START
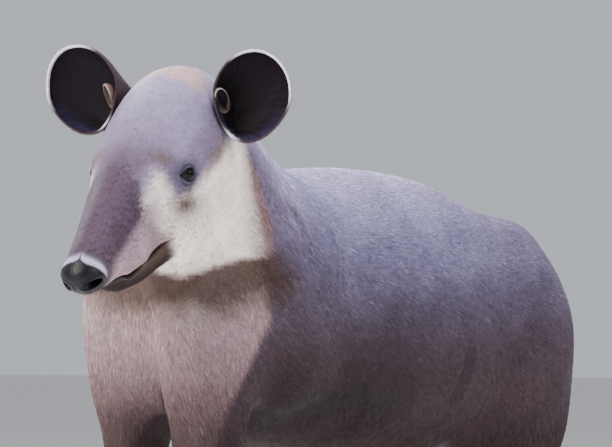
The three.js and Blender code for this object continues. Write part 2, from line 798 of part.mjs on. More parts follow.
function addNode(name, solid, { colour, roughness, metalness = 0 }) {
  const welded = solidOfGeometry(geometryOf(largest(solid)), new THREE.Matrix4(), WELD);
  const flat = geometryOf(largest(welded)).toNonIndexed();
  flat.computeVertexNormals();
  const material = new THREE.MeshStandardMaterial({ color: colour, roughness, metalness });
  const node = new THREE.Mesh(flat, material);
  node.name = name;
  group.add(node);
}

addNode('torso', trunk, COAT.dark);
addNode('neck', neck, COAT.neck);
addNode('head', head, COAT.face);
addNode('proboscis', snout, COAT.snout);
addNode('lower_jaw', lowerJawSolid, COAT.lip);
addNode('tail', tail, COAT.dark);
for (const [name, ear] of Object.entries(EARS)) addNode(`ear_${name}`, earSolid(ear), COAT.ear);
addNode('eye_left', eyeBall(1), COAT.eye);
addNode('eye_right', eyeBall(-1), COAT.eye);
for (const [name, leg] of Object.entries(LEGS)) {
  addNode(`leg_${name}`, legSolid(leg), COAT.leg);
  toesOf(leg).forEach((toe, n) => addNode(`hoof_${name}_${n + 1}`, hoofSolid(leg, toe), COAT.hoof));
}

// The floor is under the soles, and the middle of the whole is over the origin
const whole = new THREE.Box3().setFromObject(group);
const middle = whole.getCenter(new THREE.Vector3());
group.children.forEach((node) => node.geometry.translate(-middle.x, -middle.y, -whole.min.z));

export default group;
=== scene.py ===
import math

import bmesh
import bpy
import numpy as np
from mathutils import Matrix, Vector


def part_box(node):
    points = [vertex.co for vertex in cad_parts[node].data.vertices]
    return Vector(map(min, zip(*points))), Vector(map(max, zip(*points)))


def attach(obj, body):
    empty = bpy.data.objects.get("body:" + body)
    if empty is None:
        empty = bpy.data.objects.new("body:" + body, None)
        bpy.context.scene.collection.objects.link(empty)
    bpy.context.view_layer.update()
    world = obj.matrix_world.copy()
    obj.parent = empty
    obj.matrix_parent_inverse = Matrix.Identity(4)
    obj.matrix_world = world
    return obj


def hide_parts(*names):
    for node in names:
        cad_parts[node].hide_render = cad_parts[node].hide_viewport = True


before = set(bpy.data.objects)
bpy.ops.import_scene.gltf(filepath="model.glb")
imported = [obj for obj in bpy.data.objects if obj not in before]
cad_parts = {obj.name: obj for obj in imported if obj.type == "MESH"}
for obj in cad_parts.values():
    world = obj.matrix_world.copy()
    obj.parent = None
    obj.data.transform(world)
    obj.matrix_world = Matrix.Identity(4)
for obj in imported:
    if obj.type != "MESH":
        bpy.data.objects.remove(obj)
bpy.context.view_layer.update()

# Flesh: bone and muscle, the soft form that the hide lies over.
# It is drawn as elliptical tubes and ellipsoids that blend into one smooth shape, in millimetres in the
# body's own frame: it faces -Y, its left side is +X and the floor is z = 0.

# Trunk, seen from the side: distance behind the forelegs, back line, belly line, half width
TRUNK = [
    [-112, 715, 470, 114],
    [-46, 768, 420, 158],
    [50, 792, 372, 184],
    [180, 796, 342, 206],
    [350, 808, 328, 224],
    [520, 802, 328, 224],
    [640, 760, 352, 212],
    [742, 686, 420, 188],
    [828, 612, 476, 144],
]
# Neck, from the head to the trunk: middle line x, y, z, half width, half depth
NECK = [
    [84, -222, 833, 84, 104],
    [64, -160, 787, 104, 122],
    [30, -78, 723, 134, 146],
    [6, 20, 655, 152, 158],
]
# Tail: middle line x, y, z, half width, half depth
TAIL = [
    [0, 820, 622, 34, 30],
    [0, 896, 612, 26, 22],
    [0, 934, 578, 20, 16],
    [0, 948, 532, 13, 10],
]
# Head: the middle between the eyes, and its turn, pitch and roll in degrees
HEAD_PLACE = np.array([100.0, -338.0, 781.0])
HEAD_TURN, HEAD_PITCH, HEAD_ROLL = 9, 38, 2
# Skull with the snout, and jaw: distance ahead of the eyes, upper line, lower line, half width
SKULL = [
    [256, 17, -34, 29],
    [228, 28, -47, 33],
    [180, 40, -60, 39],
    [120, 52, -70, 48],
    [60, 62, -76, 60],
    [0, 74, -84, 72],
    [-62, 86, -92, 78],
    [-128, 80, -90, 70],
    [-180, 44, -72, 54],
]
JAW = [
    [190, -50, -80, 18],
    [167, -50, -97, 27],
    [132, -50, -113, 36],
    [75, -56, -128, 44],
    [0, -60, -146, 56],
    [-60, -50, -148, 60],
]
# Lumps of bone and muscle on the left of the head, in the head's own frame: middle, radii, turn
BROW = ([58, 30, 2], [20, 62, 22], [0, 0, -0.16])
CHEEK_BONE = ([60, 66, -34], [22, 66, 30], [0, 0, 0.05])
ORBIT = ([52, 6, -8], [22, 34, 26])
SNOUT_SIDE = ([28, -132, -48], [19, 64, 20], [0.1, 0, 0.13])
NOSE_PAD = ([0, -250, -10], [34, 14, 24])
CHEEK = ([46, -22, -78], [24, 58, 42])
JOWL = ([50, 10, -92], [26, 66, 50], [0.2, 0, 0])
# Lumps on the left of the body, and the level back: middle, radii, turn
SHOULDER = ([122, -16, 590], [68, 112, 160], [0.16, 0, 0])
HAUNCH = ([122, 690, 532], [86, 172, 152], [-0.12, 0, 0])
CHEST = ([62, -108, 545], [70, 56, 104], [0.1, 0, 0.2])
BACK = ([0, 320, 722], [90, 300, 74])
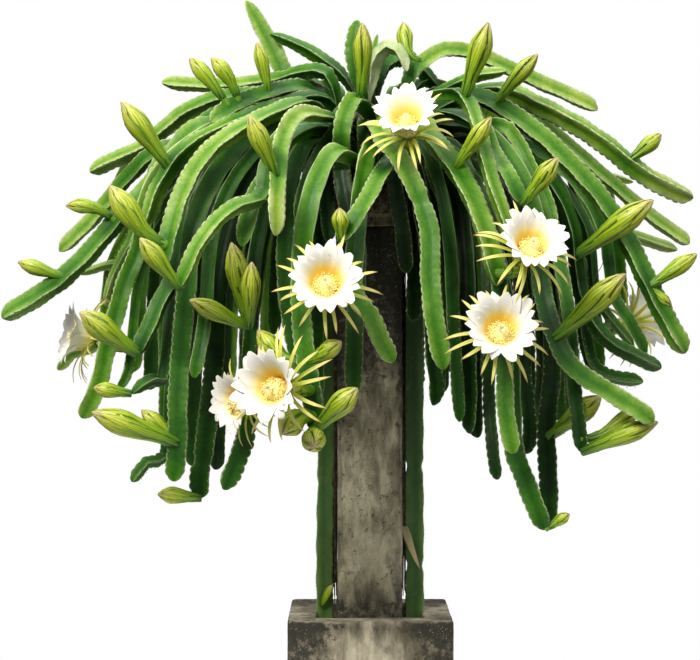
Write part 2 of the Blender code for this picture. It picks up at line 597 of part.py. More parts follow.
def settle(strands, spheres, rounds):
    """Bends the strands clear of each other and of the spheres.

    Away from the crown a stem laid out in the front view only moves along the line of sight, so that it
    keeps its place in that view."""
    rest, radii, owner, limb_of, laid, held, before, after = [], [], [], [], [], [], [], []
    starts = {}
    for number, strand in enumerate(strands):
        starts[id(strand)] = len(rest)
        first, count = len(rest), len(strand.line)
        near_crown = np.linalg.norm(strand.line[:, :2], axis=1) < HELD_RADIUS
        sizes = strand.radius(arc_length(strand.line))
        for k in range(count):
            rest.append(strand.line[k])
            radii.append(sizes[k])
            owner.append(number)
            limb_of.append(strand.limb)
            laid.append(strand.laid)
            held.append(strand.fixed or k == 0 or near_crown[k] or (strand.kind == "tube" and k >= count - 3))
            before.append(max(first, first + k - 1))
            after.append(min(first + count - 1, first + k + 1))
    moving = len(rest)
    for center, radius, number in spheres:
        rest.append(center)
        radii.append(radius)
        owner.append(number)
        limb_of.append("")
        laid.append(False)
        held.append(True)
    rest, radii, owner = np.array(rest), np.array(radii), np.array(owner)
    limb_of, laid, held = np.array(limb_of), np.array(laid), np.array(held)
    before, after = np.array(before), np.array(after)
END
» **WHAT IS ASKED**
Return the listing above word for word.

» **WRITTEN SOLUTION**
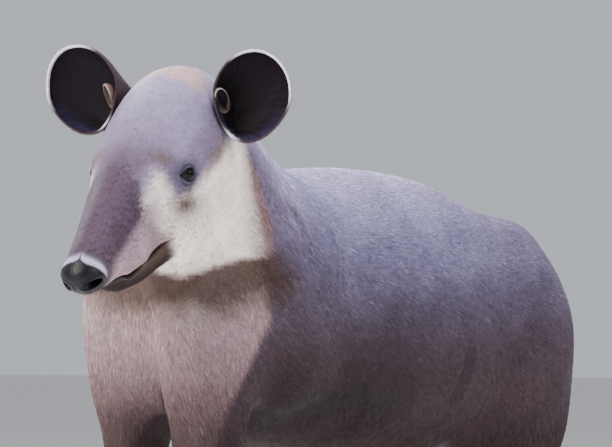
The three.js and Blender code for this object continues. Write part 2, from line 798 of part.mjs on. More parts follow.
function addNode(name, solid, { colour, roughness, metalness = 0 }) {
  const welded = solidOfGeometry(geometryOf(largest(solid)), new THREE.Matrix4(), WELD);
  const flat = geometryOf(largest(welded)).toNonIndexed();
  flat.computeVertexNormals();
  const material = new THREE.MeshStandardMaterial({ color: colour, roughness, metalness });
  const node = new THREE.Mesh(flat, material);
  node.name = name;
  group.add(node);
}

addNode('torso', trunk, COAT.dark);
addNode('neck', neck, COAT.neck);
addNode('head', head, COAT.face);
addNode('proboscis', snout, COAT.snout);
addNode('lower_jaw', lowerJawSolid, COAT.lip);
addNode('tail', tail, COAT.dark);
for (const [name, ear] of Object.entries(EARS)) addNode(`ear_${name}`, earSolid(ear), COAT.ear);
addNode('eye_left', eyeBall(1), COAT.eye);
addNode('eye_right', eyeBall(-1), COAT.eye);
for (const [name, leg] of Object.entries(LEGS)) {
  addNode(`leg_${name}`, legSolid(leg), COAT.leg);
  toesOf(leg).forEach((toe, n) => addNode(`hoof_${name}_${n + 1}`, hoofSolid(leg, toe), COAT.hoof));
}

// The floor is under the soles, and the middle of the whole is over the origin
const whole = new THREE.Box3().setFromObject(group);
const middle = whole.getCenter(new THREE.Vector3());
group.children.forEach((node) => node.geometry.translate(-middle.x, -middle.y, -whole.min.z));

export default group;
=== scene.py ===
import math

import bmesh
import bpy
import numpy as np
from mathutils import Matrix, Vector


def part_box(node):
    points = [vertex.co for vertex in cad_parts[node].data.vertices]
    return Vector(map(min, zip(*points))), Vector(map(max, zip(*points)))


def attach(obj, body):
    empty = bpy.data.objects.get("body:" + body)
    if empty is None:
        empty = bpy.data.objects.new("body:" + body, None)
        bpy.context.scene.collection.objects.link(empty)
    bpy.context.view_layer.update()
    world = obj.matrix_world.copy()
    obj.parent = empty
    obj.matrix_parent_inverse = Matrix.Identity(4)
    obj.matrix_world = world
    return obj


def hide_parts(*names):
    for node in names:
        cad_parts[node].hide_render = cad_parts[node].hide_viewport = True


before = set(bpy.data.objects)
bpy.ops.import_scene.gltf(filepath="model.glb")
imported = [obj for obj in bpy.data.objects if obj not in before]
cad_parts = {obj.name: obj for obj in imported if obj.type == "MESH"}
for obj in cad_parts.values():
    world = obj.matrix_world.copy()
    obj.parent = None
    obj.data.transform(world)
    obj.matrix_world = Matrix.Identity(4)
for obj in imported:
    if obj.type != "MESH":
        bpy.data.objects.remove(obj)
bpy.context.view_layer.update()

# Flesh: bone and muscle, the soft form that the hide lies over.
# It is drawn as elliptical tubes and ellipsoids that blend into one smooth shape, in millimetres in the
# body's own frame: it faces -Y, its left side is +X and the floor is z = 0.

# Trunk, seen from the side: distance behind the forelegs, back line, belly line, half width
TRUNK = [
    [-112, 715, 470, 114],
    [-46, 768, 420, 158],
    [50, 792, 372, 184],
    [180, 796, 342, 206],
    [350, 808, 328, 224],
    [520, 802, 328, 224],
    [640, 760, 352, 212],
    [742, 686, 420, 188],
    [828, 612, 476, 144],
]
# Neck, from the head to the trunk: middle line x, y, z, half width, half depth
NECK = [
    [84, -222, 833, 84, 104],
    [64, -160, 787, 104, 122],
    [30, -78, 723, 134, 146],
    [6, 20, 655, 152, 158],
]
# Tail: middle line x, y, z, half width, half depth
TAIL = [
    [0, 820, 622, 34, 30],
    [0, 896, 612, 26, 22],
    [0, 934, 578, 20, 16],
    [0, 948, 532, 13, 10],
]
# Head: the middle between the eyes, and its turn, pitch and roll in degrees
HEAD_PLACE = np.array([100.0, -338.0, 781.0])
HEAD_TURN, HEAD_PITCH, HEAD_ROLL = 9, 38, 2
# Skull with the snout, and jaw: distance ahead of the eyes, upper line, lower line, half width
SKULL = [
    [256, 17, -34, 29],
    [228, 28, -47, 33],
    [180, 40, -60, 39],
    [120, 52, -70, 48],
    [60, 62, -76, 60],
    [0, 74, -84, 72],
    [-62, 86, -92, 78],
    [-128, 80, -90, 70],
    [-180, 44, -72, 54],
]
JAW = [
    [190, -50, -80, 18],
    [167, -50, -97, 27],
    [132, -50, -113, 36],
    [75, -56, -128, 44],
    [0, -60, -146, 56],
    [-60, -50, -148, 60],
]
# Lumps of bone and muscle on the left of the head, in the head's own frame: middle, radii, turn
BROW = ([58, 30, 2], [20, 62, 22], [0, 0, -0.16])
CHEEK_BONE = ([60, 66, -34], [22, 66, 30], [0, 0, 0.05])
ORBIT = ([52, 6, -8], [22, 34, 26])
SNOUT_SIDE = ([28, -132, -48], [19, 64, 20], [0.1, 0, 0.13])
NOSE_PAD = ([0, -250, -10], [34, 14, 24])
CHEEK = ([46, -22, -78], [24, 58, 42])
JOWL = ([50, 10, -92], [26, 66, 50], [0.2, 0, 0])
# Lumps on the left of the body, and the level back: middle, radii, turn
SHOULDER = ([122, -16, 590], [68, 112, 160], [0.16, 0, 0])
HAUNCH = ([122, 690, 532], [86, 172, 152], [-0.12, 0, 0])
CHEST = ([62, -108, 545], [70, 56, 104], [0.1, 0, 0.2])
BACK = ([0, 320, 722], [90, 300, 74])
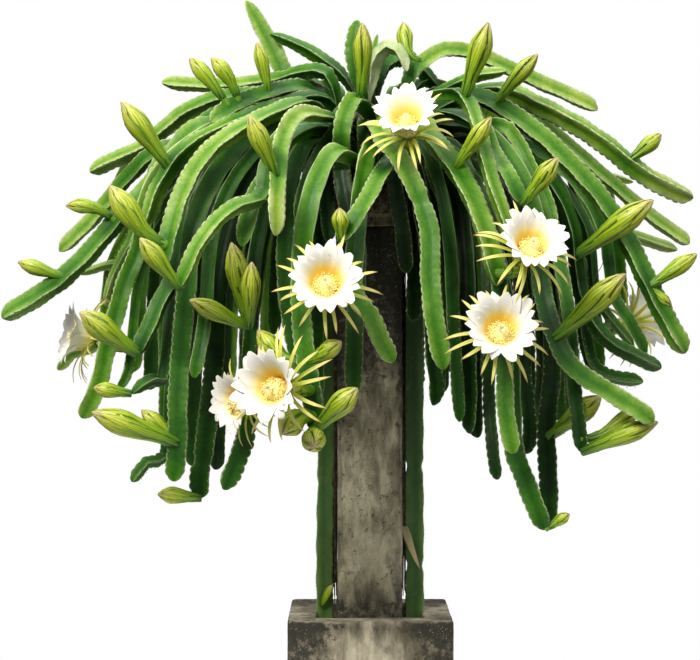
Write part 2 of the Blender code for this picture. It picks up at line 597 of part.py. More parts follow.
def settle(strands, spheres, rounds):
    """Bends the strands clear of each other and of the spheres.

    Away from the crown a stem laid out in the front view only moves along the line of sight, so that it
    keeps its place in that view."""
    rest, radii, owner, limb_of, laid, held, before, after = [], [], [], [], [], [], [], []
    starts = {}
    for number, strand in enumerate(strands):
        starts[id(strand)] = len(rest)
        first, count = len(rest), len(strand.line)
        near_crown = np.linalg.norm(strand.line[:, :2], axis=1) < HELD_RADIUS
        sizes = strand.radius(arc_length(strand.line))
        for k in range(count):
            rest.append(strand.line[k])
            radii.append(sizes[k])
            owner.append(number)
            limb_of.append(strand.limb)
            laid.append(strand.laid)
            held.append(strand.fixed or k == 0 or near_crown[k] or (strand.kind == "tube" and k >= count - 3))
            before.append(max(first, first + k - 1))
            after.append(min(first + count - 1, first + k + 1))
    moving = len(rest)
    for center, radius, number in spheres:
        rest.append(center)
        radii.append(radius)
        owner.append(number)
        limb_of.append("")
        laid.append(False)
        held.append(True)
    rest, radii, owner = np.array(rest), np.array(radii), np.array(owner)
    limb_of, laid, held = np.array(limb_of), np.array(laid), np.array(held)
    before, after = np.array(before), np.array(after)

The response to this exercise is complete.